▶ **PROBLEM TO WORK ON**:
Return, exactly as written, every line from the first line of the data below through the line that contains "return ROLL_END +".

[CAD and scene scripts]
================

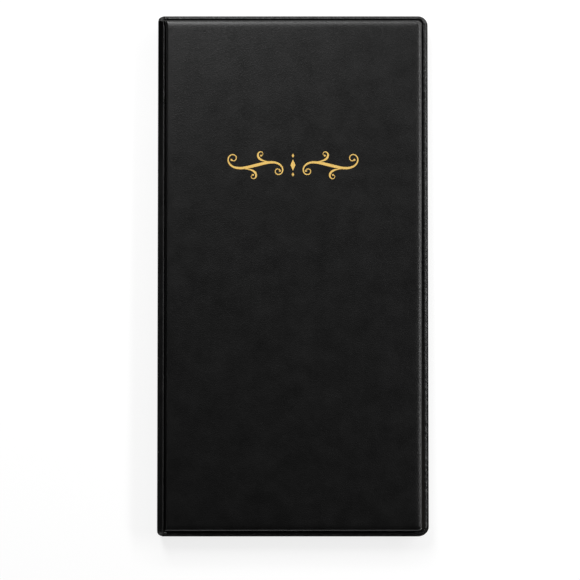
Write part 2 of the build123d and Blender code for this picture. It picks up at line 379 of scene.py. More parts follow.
def roll_rise(edge_station, x, y):
    """Height of the roll's crest above the flange, which drops to nothing at the head and tail."""
    full = smooth((HALF_HEIGHT - np.abs(y) - 0.5) / ROLL_FALL)
    uneven = 0.05 * ripple(0, y, 26, 21) + 0.02 * ripple(0, y, 5, 22)
    foot = LINING_FACE - flange_height(edge_station, x, y)
    return ROLL_END + (foot - ROLL_DROP - uneven - ROLL_END) * full


def wall_tangent():
    """Angle round the crest where the roll's straight wall leaves it towards the panel's foot."""
    reach = PANEL_X + shoulder_reach(0, SPINE_SHOULDER) - CREST_X
    drop = FLANGE - ROLL_DROP - CREST_RADIUS
    return math.acos(CREST_RADIUS / math.hypot(reach, drop)) - math.atan2(drop, reach)


def hinge_share():
    """Height of the wall at the hinge line, as a share of the crest's."""
    turn = wall_tangent()
    wall_x = CREST_X + CREST_RADIUS * math.cos(turn)
    wall_depth = ROLL_DROP + CREST_RADIUS * (1 - math.sin(turn))
    depth = wall_depth + (HINGE_X - wall_x) / math.tan(turn)
    return (FLANGE - depth) / (FLANGE - ROLL_DROP)


def lower_of(a, b):
    """The lower of two shares of a height, with a rounded corner where they meet."""
    a, b = np.maximum(a, 1e-4), np.maximum(b, 1e-4)
    return (a**-4.0 + b**-4.0 - 1) ** -0.25


def face_height(x, y, edge_station, spine_station, swell):
    """Height of a cover's grained face above its lining."""
    edge_rise = shoulder_rise(edge_station - 2, RIM_SHARE)
    spine_rise = shoulder_rise(spine_station - 1, SPINE_RIM_SHARE)
    panel = (FLANGE + swell * crown(x, y)) * lower_of(edge_rise, spine_rise)
    wall = hinge_share() * np.clip(1 - spine_station, 0, 1) * roll_rise(edge_station, x, y)
    return flange_height(edge_station, x, y) + panel + wall


def to_front(points):
    """The same points on the front cover."""
    out = points.copy()
    out[..., 2] = THICKNESS - out[..., 2]
    return out


def stack(x, y, z):
    """Grid of points from grids of x and y and a grid or number for z."""
    return np.stack([x, y, np.broadcast_to(z, x.shape)], axis=-1)


# ---------------------------------------------------------------- materials


def material(name):
    """New material with its nodes, its links and its shader."""
    made = bpy.data.materials.new(name)
    made.use_nodes = True
    return made, made.node_tree.nodes, made.node_tree.links, made.node_tree.nodes["Principled BSDF"]


def node(nodes, kind, **inputs):
    """New node: a name in lower case sets a property, any other an input."""
    made = nodes.new(kind)
    for key, value in inputs.items():
        if key[0].islower():
            setattr(made, key, value)
        else:
            made.inputs[key.replace("_", " ")].default_value = value
    return made


def object_place(nodes):
    """Place on the object, in metres."""
    return nodes.new("ShaderNodeTexCoord").outputs["Object"]


def texture(nodes, links, kind, place, output, **inputs):
    """One output of a texture, read at this place."""
    made = node(nodes, kind, **inputs)
    links.new(place, made.inputs["Vector"])
    return made.outputs[output]


def math_of(nodes, links, operation, *values):
    """Result of a sum on sockets or plain numbers."""
    made = node(nodes, "ShaderNodeMath", operation=operation)
    for value, place in zip(values, made.inputs):
        if isinstance(value, float):
            place.default_value = value
        else:
            links.new(value, place)
    return made.outputs[0]


def ramp(nodes, links, source, low, high, from_low=0.0, from_high=1.0):
    """Number that goes from low to high as source goes from from_low to from_high."""
    made = nodes.new("ShaderNodeMapRange")
    made.inputs["From Min"].default_value = from_low
    made.inputs["From Max"].default_value = from_high
    made.inputs["To Min"].default_value = low
    made.inputs["To Max"].default_value = high
    links.new(source, made.inputs["Value"])
    return made.outputs["Result"]


def tint(nodes, links, source, low, high):
    """Colour that goes from low to high, each a value of source and the colour there."""
    made = nodes.new("ShaderNodeValToRGB")
    for element, (value, colour) in zip(made.color_ramp.elements, (low, high)):
        element.position = value
        element.color = [*colour, 1]
    links.new(source, made.inputs["Fac"])
    return made.outputs["Color"]


def bump(nodes, links, height, strength, distance, under=None):
    """Normal that follows a height, on top of the normal under it."""
    made = node(nodes, "ShaderNodeBump", Strength=strength, Distance=distance)
    links.new(height, made.inputs["Height"])
    if under is not None:
        links.new(under, made.inputs["Normal"])
    return made.outputs["Normal"]


def edge_mask(nodes, links, place):
    """1 on the beads of a cover's sealed edges and 0 elsewhere."""
    split = nodes.new("ShaderNodeSeparateXYZ")
    links.new(place, split.inputs[0])
    fade = 0.4  # width of the mask's soft border, mm

    def beyond(source, limit):
        return ramp(nodes, links, source, 0.0, 1.0, (limit - fade) / 1000, limit / 1000)

    fore = beyond(split.outputs["X"], HALF_WIDTH - 2.1)
    ends = beyond(math_of(nodes, links, "ABSOLUTE", split.outputs["Y"]), HALF_HEIGHT - 1.5)
    return math_of(nodes, links, "MAXIMUM", fore, ends)


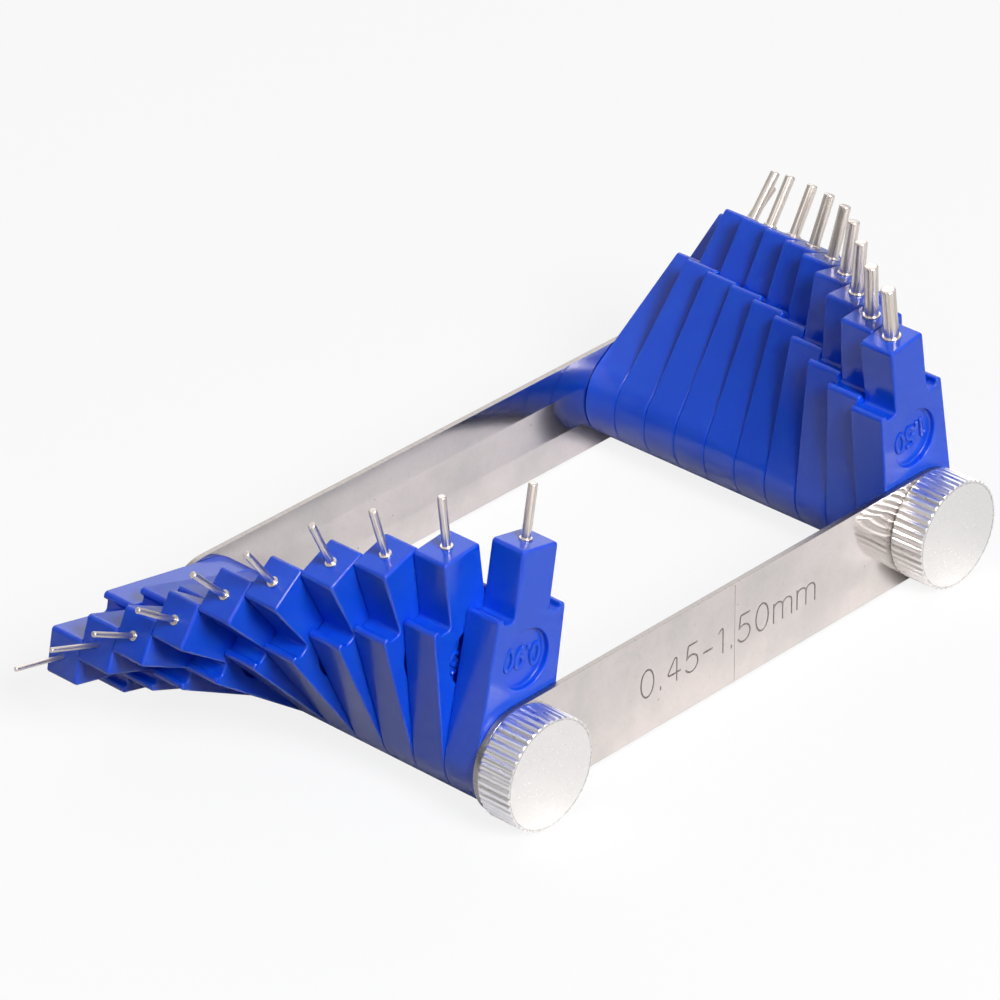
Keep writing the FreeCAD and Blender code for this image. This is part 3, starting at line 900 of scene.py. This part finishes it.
def set_surround():
    """A white surround for the camera, uneven in polished metal, that lights the object softly."""
    world = bpy.data.worlds.new("surround")
    world.use_nodes = True
    bpy.context.scene.world = world
    tree = world.node_tree
    tree.nodes.clear()
    rays = add_node(tree, "ShaderNodeLightPath")
    direction = add_node(tree, "ShaderNodeTexCoord").outputs["Generated"]
    towards = add_node(tree, "ShaderNodeVectorMath", {0: direction}, operation="DOT_PRODUCT")
    towards.inputs[1].default_value = Vector(BRIGHT_SIDE).normalized()
    mirrored = spread(tree, towards.outputs["Value"], MIRRORED_FROM, 1, *MIRRORED_STRENGTH)
    strength = add_node(tree, "ShaderNodeMix", {"Factor": rays.outputs["Is Glossy Ray"], "B": mirrored})
    strength.inputs["A"].default_value = SURROUND_STRENGTH
    lit = add_node(tree, "ShaderNodeBackground", {"Strength": strength.outputs["Result"]})
    seen = add_node(tree, "ShaderNodeBackground", {"Strength": 1.0})
    for background in (lit, seen):
        background.inputs["Color"].default_value = (1, 1, 1, 1)
    mixed = add_node(tree, "ShaderNodeMixShader", {0: rays.outputs["Is Camera Ray"]})
    tree.links.new(lit.outputs[0], mixed.inputs[1])
    tree.links.new(seen.outputs[0], mixed.inputs[2])
    output = add_node(tree, "ShaderNodeOutputWorld")
    tree.links.new(mixed.outputs[0], output.inputs["Surface"])


def floor_material():
    """Pale matt floor. The camera sees it nearly white, with the object's shadow."""
    material, tree, shader = new_material("floor", (FLOOR_WHITE,) * 3, 0, 0.9)
    shader.inputs["Specular IOR Level"].default_value = 0
    rays = add_node(tree, "ShaderNodeLightPath")
    colour = mix_colours(tree, rays.outputs["Is Diffuse Ray"], (FLOOR_WHITE,) * 3, (FLOOR_BOUNCE,) * 3)
    tree.links.new(colour, shader.inputs["Base Color"])
    seen = combine(tree, "MULTIPLY", rays.outputs["Is Camera Ray"], FLOOR_GLOW)
    glow = add_node(tree, "ShaderNodeEmission", {"Color": (1, 1, 1, 1), "Strength": 1.0})
    mixed = add_node(tree, "ShaderNodeMixShader", {0: seen})
    tree.links.new(shader.outputs[0], mixed.inputs[1])
    tree.links.new(glow.outputs[0], mixed.inputs[2])
    tree.links.new(mixed.outputs[0], tree.nodes["Material Output"].inputs["Surface"])
    return material


def set_stage():
    """The surround, a pale floor under the object and soft lamps."""
    bpy.context.scene.view_settings.view_transform = "Standard"
    set_surround()
    mesh = bpy.data.meshes.new("floor")
    corners = ((-1, -1), (1, -1), (1, 1), (-1, 1))
    height = cad_box[0].z
    mesh.from_pydata([(x * FLOOR_REACH, y * FLOOR_REACH, height) for x, y in corners], [], [(0, 1, 2, 3)])
    mesh.materials.append(floor_material())
    floor = bpy.data.objects.new("floor", mesh)
    bpy.context.scene.collection.objects.link(floor)
    for name, (place, size, power) in LAMPS.items():
        add_lamp(name, place, size, power)


plastic, steel_sheet, sheared, steel_rod = blue_plastic(), arm_steel(), cut_steel(), pin_steel()
aluminium, steel_screw = nut_aluminium(), screw_steel()
front_arm = build_arm("front_arm", steel_sheet, sheared, engraved=True)
build_arm("back_arm", steel_sheet, sheared)
engrave_range(front_arm, steel_sheet, sheared)
for side in SIDES:
    build_nut(side, aluminium)
    build_screw(side, steel_screw)
    for number in BLADES:
        build_blade(side, number, plastic)
        build_pin(side, number, steel_rod)
set_camera()
set_stage()
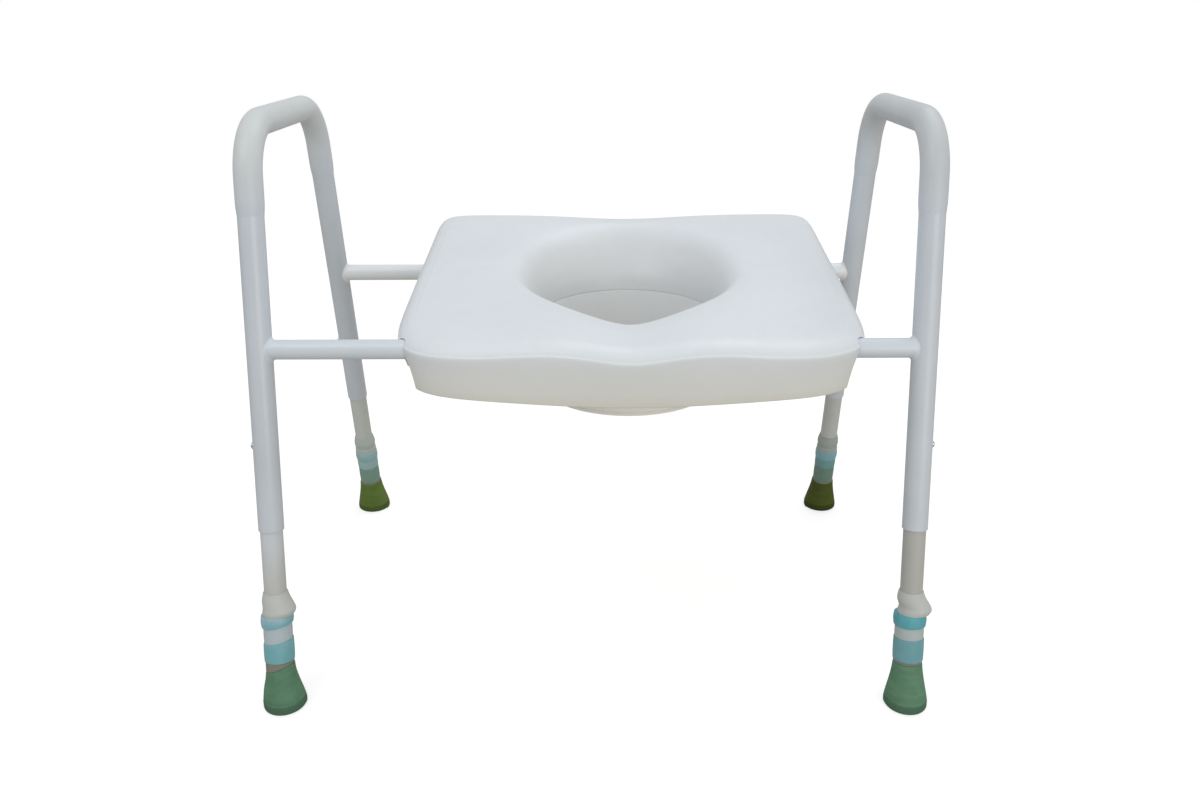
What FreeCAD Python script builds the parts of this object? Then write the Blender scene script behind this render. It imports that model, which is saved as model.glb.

================

▶ **SOLUTION TO THE EXERCISE**:
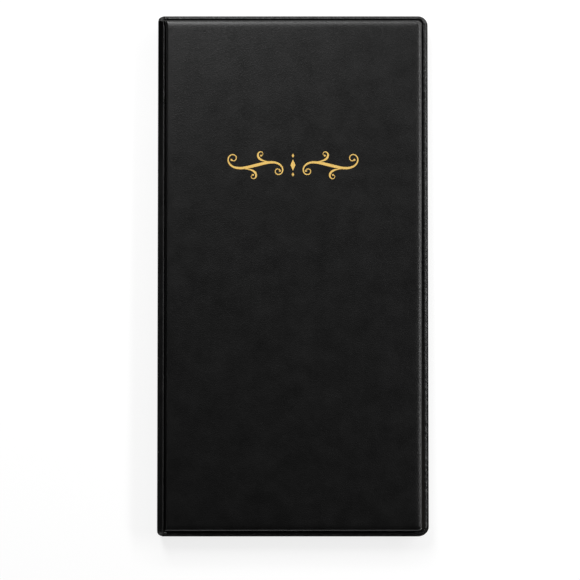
Write part 2 of the build123d and Blender code for this picture. It picks up at line 379 of scene.py. More parts follow.
def roll_rise(edge_station, x, y):
    """Height of the roll's crest above the flange, which drops to nothing at the head and tail."""
    full = smooth((HALF_HEIGHT - np.abs(y) - 0.5) / ROLL_FALL)
    uneven = 0.05 * ripple(0, y, 26, 21) + 0.02 * ripple(0, y, 5, 22)
    foot = LINING_FACE - flange_height(edge_station, x, y)
    return ROLL_END + (foot - ROLL_DROP - uneven - ROLL_END) * full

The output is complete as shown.